Industry experts familiar with 3PL contracts told Supply Chain Dive the terms imparted to iDrive and its clients on the call sound like those of a fledgling operation. With a limited number of cities available, a limited network demonstrated by the preponderance of DAS fees and selective pickup, Amazon’s service offering as described by iDrive would only suit a minority of shippers with specific needs.
Furthermore, iDrive Logistics President Glenn Gooding told Supply Chain Dive a standard carrier contract negotiation would involve dozens if not hundreds of variables available to tweak in order to please both parties. Amazon’s proposal contained fewer than 10.
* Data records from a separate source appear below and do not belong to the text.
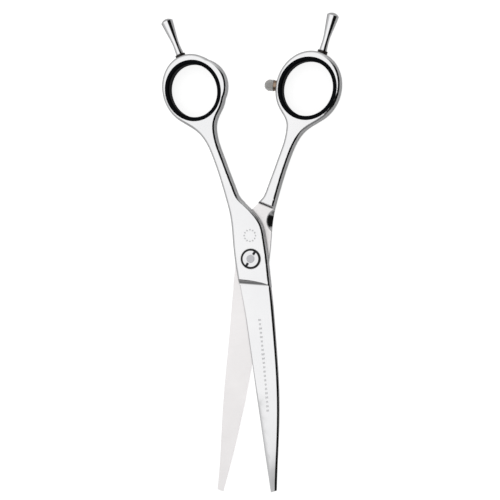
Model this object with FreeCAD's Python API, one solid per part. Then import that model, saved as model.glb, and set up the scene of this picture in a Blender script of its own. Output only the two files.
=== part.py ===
import FreeCAD, Part
import math
import os

# Hair cutting shears lying flat, screw side up.
# The origin is on the pivot axis at the underside of the rear half, +Z is the pivot axis,
# +Y runs to the finger rings and the blades point along -Y.
# Each half is drawn for the shut shears and then turned to the angle at which the shears lie.

V = FreeCAD.Vector

# ---- Driving sizes, mm and degrees ----

# Both halves
stack_thickness = 6.6       # the two halves together, and the depth of a finger ring
ride_gap = 0.06             # between the flat ride faces
front_turn = 6.3            # of the front half from shut, as the shears lie
rear_turn = 5.4
edge_round = 1.5            # rounding of rings, shanks and pivot plates
handle_reach = 79.35         # pivot to the middle of the front ring
blade_length = 104.4        # pivot to the tips

# Blades, which curve up in step with each other: the ride face is turned about the pivot axis
flat_radius = 20.0          # the ride face is flat out to here
curve_radius = 245.0        # and then rises on this radius
tip_thickness = 1.5         # at the spine
edge_land = 0.15            # thickness left at the cutting edge
hone_width = 0.9            # narrow bevel along the cutting edge, at the tip
hone_at_heel = 0.3          # share of that width at the heel
hone_height = 0.55          # thickness where the narrow bevel ends
spine_facet = 0.8
tip_slant = 0.6             # the spine ends this far short of the cutting edge
heel_y = -12.4              # where the outer bevel starts, on the middle line
heel_slope = -0.18          # the heel step runs down towards the spine
heel_wheel = 2.8            # radius of the wheel that grinds the hollow of the heel
heel_step = 0.08            # least depth of the step, at the spine

# Pivot plate sides at the pivot
plate_outer = 7.6
plate_inner = 7.6

# Shoulder where a shank comes to full thickness beside the other half's plate
shoulder_reach = 24.6
shoulder_angle = 16.5
shoulder_wheel = 3.6        # radius of the wheel that hollows the step above the vertical part
shoulder_flare = 1.2        # how far the hollow leans back at the top of the step
scoop_radius = 7.0          # ground relief in the rear plate, beside the shoulder
scoop_drop = 6.4            # of its middle below the shoulder
scoop_outside = 3.0         # of its middle beyond the plate's outer side
scoop_lift = 3.9            # of its middle above the ride face

# Finger rings: middle across, half width and half length outside, and how far the top tilts out
front_ring_x = -18.45
front_ring_half_width = 14.25
front_ring_half_length = 16.6
front_ring_tilt = 14.0
rear_ring_x = 18.65
rear_ring_half_width = 14.7
rear_ring_half_length = 16.8
rear_ring_tilt = 14.0
rear_ring_lift = -0.25      # its middle is this much further from the pivot
rear_splay = 0.9            # the rear shank's outer side stands this much further out at its ring
rear_inner_splay = 0.4      # and its inner side this much
join_angle = 142.0          # round the ring from its top, where the outer side of the shank meets it
leave_angle = -128.0        # and where the inner side does

# Insert pressed into each ring
ring_side_wall = 1.3
ring_end_wall = 2.45
insert_lift = -0.45         # the insert sits nearer the pivot, so the wall is thick at the top
insert_wall = 1.9
insert_inset = 0.1          # below each face of the ring
insert_round = 0.8
rib_height = 0.3            # snap rib round the insert, in a groove in the ring
rib_width = 1.0
press_gap = 0.02            # between pieces pressed together

# Stop pad on the front ring, and the bumper on the rear ring that meets it
pad_radius = 13.0
pad_rise = 1.5
pad_lift = 1.15             # above the ring's middle
bumper_radius = 2.65
bumper_height = 4.3
bumper_crown = 2.3          # height of its rounded part
bumper_drop = 0.2           # below the rear ring's middle
seat_radius = 2.4
seat_height = 1.7
seat_stem_radius = 1.1
seat_stem_gap = 0.15        # between the stem and the insert's rib
spigot_radius = 1.1
spigot_height = 1.1
spot_depth = 0.35           # flat cut in a ring under a seat or washer
spot_margin = 0.3           # of the flat beyond the piece that sits on it

# Finger rests
rest_length = 17.6
rest_dome = 1.3             # height of the domed end
rest_base_radius = 1.7
rest_waist_radius = 1.5
rest_tip_radius = 2.75
rest_stud_radius = 1.0
rest_stud_reach = 1.9       # of the stud into the ring
rest_washer_radius = 2.3
front_washer_height = 1.3
rear_washer_height = 1.4
front_rest_bearing = 2.0    # of the place on the ring, from its top, towards the outside
front_rest_lean = 16.0      # of the rod, towards the outside
rear_rest_bearing = 2.5
rear_rest_lean = 11.0

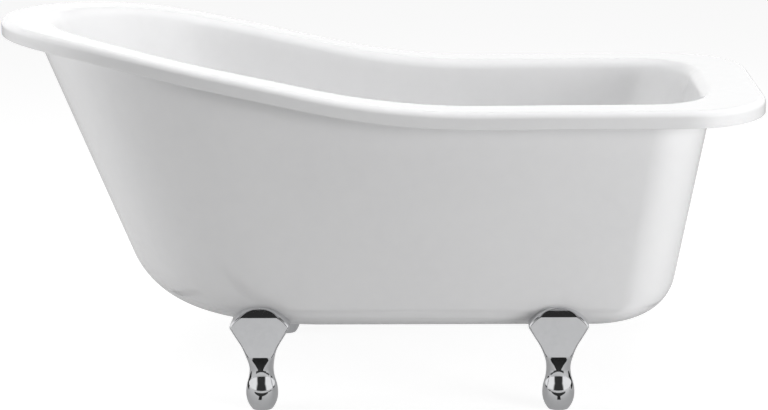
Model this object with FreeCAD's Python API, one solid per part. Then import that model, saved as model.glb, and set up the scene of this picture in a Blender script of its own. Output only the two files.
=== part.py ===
import FreeCAD, Part
import math
import os

# Freestanding slipper bath on four ball feet: two bonded skins, a base board between them,
# four cast feet bolted through, a push-to-open waste and an overflow behind the tap end.
# Millimetres, +Z up, origin on the floor under the middle of the rim, +X towards the tap end.

# ---- overall size and rim ----
LENGTH, WIDTH = 1500.0, 750.0
TAP_RIM = 593.0                 # height of the level rim at the tap end
NOSE_LENGTH = 439.0             # half ellipse of the slipper end in plan
CORNER_X, CORNER_Y = 167.0, 208.0   # elliptic corners of the tap end
RISE_X = 954.0 - LENGTH / 2     # where the rim starts to rise, 954 from the slipper tip
RISE_R, RISE_ANGLE, RISE_RUN = 1487.0, 12.5, 309.3   # hollow arc, then a straight rise
CREST_R = 1800.0                # round arc up to the slipper tip
LIP_DROP, LIP_ROUND = 32.5, 13.0
EDGE_ROUND = 20.0               # rounding of the rim into the basin
SKIN_IN, SKIN_OUT = 6.0, 5.0    # thickness of the basin skin and of the outer skin
BEAD = 11.0                     # thickened ring round the basin mouth
GLUE = 0.3                      # bonded faces stand this far apart
BODY_FLOOR = 157.0              # underside of the outer skin
BOARD = 18.0                    # base board
BASIN_FLOOR = BODY_FLOOR + SKIN_OUT + BOARD + 2 * GLUE + SKIN_IN

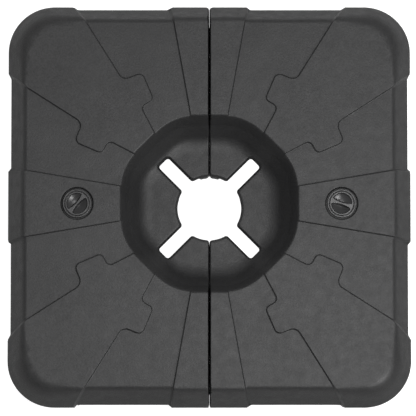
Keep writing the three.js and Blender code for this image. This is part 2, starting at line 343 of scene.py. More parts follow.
def upper_height(x, y):
    """Height of the skin above the parting line: top, shoulders, well, recess and upper walls."""
    shoulder = PARTING + SHOULDER_SLOPE * outline_distance(x, y)
    share = np.minimum(np.abs(x), np.abs(y)) / HALF
    corner = np.clip((share - CORNER_BLEND_START) / CORNER_BLEND_WIDTH, 0, 1)
    flat = smooth_min(open_top(x, y), shoulder, TOP_TO_SHOULDER_BLEND + CORNER_BLEND * corner)
    flat = np.minimum(flat, section_height(filler_distance(x, y), RECESS_SECTION))
    parting = parting_height(x, y)
    height = np.maximum(flat - parting, 0.01)
    from_seam = np.clip((x - SEAM_GAP / 2 - SEAM_EDGE_WIDTH) / SEAM_EDGE_FADE, 0, 1)
    radius = SEAM_EDGE_RADIUS + (EDGE_RADIUS - SEAM_EDGE_RADIUS) * from_seam
    lean = WALL_LEAN + HOLE_LEAN * near_hole(x, y) * from_seam
    run = SEAM_LEAN * (1 - from_seam) + lean * height
    return parting + rounded_wall(edge_distance(x, y), height, run, radius)


def lower_height(x, y):
    """Height of the skin below the parting line: lower walls, underside and foot channels."""
    flat = section_height(channel_distance(x, y), CHANNEL_SECTION)
    parting = parting_height(x, y)
    depth = np.maximum(parting - flat, 0.01)
    inner = rounded_wall(edge_distance(x, y), depth, 0.1 + WALL_LEAN * depth, LOWER_INNER_RADIUS)
    draft = LOWER_DRAFT * depth / PARTING
    outer = rounded_wall(outline_distance(x, y), depth, draft, LOWER_OUTER_RADIUS)
    return parting - np.minimum(inner, outer)


# ---- Meshing -------------------------------------------------------------------------------------


def resample(points, spacing, closed=False):
    """Points at an even spacing along a line."""
    if closed:
        points = np.vstack([points, points[:1]])
    lengths = np.hypot(*np.diff(points, axis=0).T)
    along = np.concatenate([[0], np.cumsum(lengths)])
    count = max(2, math.ceil(along[-1] / spacing))
    places = np.linspace(0, along[-1], count + 1)[:-1 if closed else None]
    return np.column_stack([np.interp(places, along, points[:, i]) for i in (0, 1)])


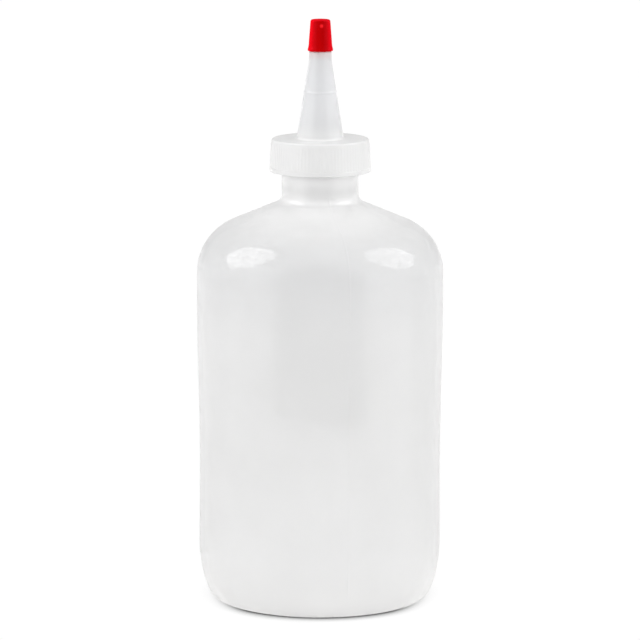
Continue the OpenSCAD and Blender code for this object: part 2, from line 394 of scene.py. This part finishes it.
def make_spout_cap():
    """One moulding: skirt, ribs, top, spout with its ring and seat, then the passage and the bore."""
    ribs_low = cap_z + RIM_H + RIB_H + 0.1
    groove_low = (skirt_r(ribs_low) - RIB_H, ribs_low)
    groove_top = (skirt_r(ribs_top_z) - RIB_H, ribs_top_z)
    top_edge = arc(groove_top[0] - CAP_EDGE, ribs_top_z, CAP_EDGE, 0, 90, 10)[1:]
    taper = math.atan(spout_slope)
    root_r = SPOUT_ROOT_R + SPOUT_FILLET * (1 / math.cos(taper) - math.tan(taper))
    root = arc(root_r, cap_top_z + SPOUT_FILLET, SPOUT_FILLET, 270, 180 + math.degrees(taper), 10)
    top = straight(top_edge[-1], root[0], 4)[1:-1]
    ring_low = taper_point(ring_z - RING_REACH)
    ring_high = taper_point(ring_z + RING_REACH)
    spout = straight(taper_point(root[-1][1]), ring_low, 20)[1:]
    spout += straight(ring_low, ring_high, 16)[1:]
    spout += straight(ring_high, (LAND_R, land_z), 20)[1:]
    land = straight((LAND_R, land_z), (LAND_R, seat_z - LAND_EDGE), 4)[1:]
    seat = [(LAND_R - LAND_EDGE, seat_z)]
    seat += straight((SEAT_BASE_R, seat_z), (SEAT_END_R, outlet_z - SEAT_EDGE), 12)
    outlet = [(SEAT_END_R - SEAT_EDGE, outlet_z), (OUTLET_R + OUTLET_EDGE, outlet_z)]
    outlet.append((OUTLET_R, outlet_z - OUTLET_EDGE))
    passage = straight((OUTLET_R, land_z + 1), (PASSAGE_R, ceiling_z), 12)
    ceiling = [(CAP_BORE_R - 0.2, ceiling_z)]
    bore = straight((CAP_BORE_R, ceiling_z - 0.2), (CAP_BORE_R, cap_z + BORE_EDGE), 44)
    sections = [
        (skirt_points(), None),
        (straight(groove_low, groove_top, 24), rib_shape),
        (top_edge + top + root, None),
        (spout, spout_shape),
        (land + seat + outlet + passage + ceiling, None),
        (bore, bore_shape),
    ]
    return lathe("ribbed_spout_cap", sections, even_angles(RIB_COUNT * 4), closed=True)


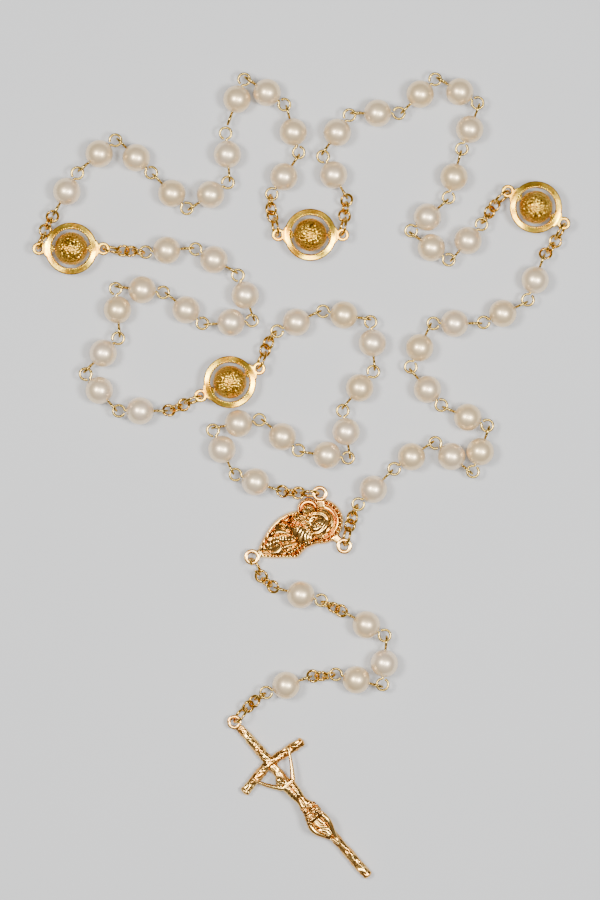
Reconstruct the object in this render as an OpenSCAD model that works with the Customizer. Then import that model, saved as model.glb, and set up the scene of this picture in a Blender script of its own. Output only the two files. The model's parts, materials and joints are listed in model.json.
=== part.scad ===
// Rosary laid out on a table: five decades of beads, four medallion spacers, a three-way
// centrepiece and a pendant with a crucifix. Every bead rides on its own eye pin, and every
// eye, ring and ear is linked through its neighbour, so the whole chain can move.
// The origin is on the table, under the middle of the centrepiece. +Z is up.

/* [Beads and eye pins] */
// Diameter of a bead
bead_d = 6; // [5.9:0.05:6.1]
// Diameter of the hole through a bead
bead_bore_d = 0.8; // [0.75:0.05:1]
// Diameter of the wire of the eye pins and chain rings
wire_d = 0.6; // [0.5:0.05:0.6]
// Outside diameter of an eye and of a small chain ring
loop_d = 3.1; // [3:0.05:3.2]
// Distance from the middle of a bead to the middle of its eye
eye_reach = 4.6; // [4.6:0.05:4.7]
// Free play between two linked wires
play = 0.14; // [0.12:0.01:0.16]

/* [Jump rings] */
// Outside diameter of a jump ring, which links a small ring to an ear
jump_d = 4.5; // [4.4:0.1:4.6]

/* [Medallion spacers] */
// Outside diameter of the dished frame
frame_d = 11.3; // [11:0.1:12]
// Diameter of the opening in the frame
opening_d = 8.5; // [8.4:0.1:9]
// Thickness of the frame from its lower to its upper edge
frame_t = 1.1; // [0.8:0.1:1.4]
// Diameter of the textured ball
ball_d = 7.3; // [7:0.1:7.4]
// Distance between the middles of a medallion's two ears
ear_span = 14; // [13.8:0.1:14.4]

/* [Centrepiece] */
// Distance from the lower ear to the line through the two upper ears
centre_len = 19.2; // [18:0.2:20]
// Distance between the two upper ears
centre_w = 12.6; // [12:0.2:13.4]
// Thickness of the plate behind the relief
plate_t = 1.4; // [1.2:0.1:1.6]
// Height of the polished rim
rim_h = 2; // [1.8:0.1:2.2]

/* [Crucifix] */
// Length of the cross from its ear to the foot of its shaft
cross_len = 44.7; // [40:0.1:48]
// Length of the crossbar
bar_len = 17.4; // [14:0.2:20]
// Thickness of the shaft and of the crossbar
log_d = 2.3; // [2:0.1:2.6]

/* [Hidden] */
$fn = 48;
wire_r = wire_d / 2;
loop_r = (loop_d - wire_d) / 2;
jump_r = (jump_d - wire_d) / 2;
bead_z = bead_d / 2;
medal_z = ball_d / 2;

// An ear is a round ring: the middle of its wire and the wire's radius
medal_ear = [1.05, 0.35];
centre_ear = [1.3, 0.45];
cross_ear = [1.2, 0.4];
centre_ear_z = 1.8;
cross_ear_z = 1.7;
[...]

Negotiation is key in the shipper-carrier relationship and shippers attempt to use their shipping volume to garner discounts and massage fees. The largest business-to-consumer shippers in the U.S. however are large retailers who will likely have no interest in working with Amazon in this capacity. Small and medium-sized shippers with less volume to wield frequently rely on USPS priority mail for small parcel e-commerce, and it’s here that iDrive underlined, Amazon’s rates as communicated to their client would put it somewhere between USPS and the major private providers — with a lesser service than either.
“We think that it’s very easy for a supply chain executive to … spend a lot of time chasing down something that doesn’t exist,” said Gooding, calling the service offering a “nothing burger.”
He continued, “I would think strongly about whether it’s worth chasing down.”
When asked to confirm the service and some of the details in this report, an Amazon spokesperson told Supply Chain Dive: “We’re always working to develop new, innovative ways to support small and medium businesses including shipping programs that help these businesses get packages to their customers quickly and reliably.”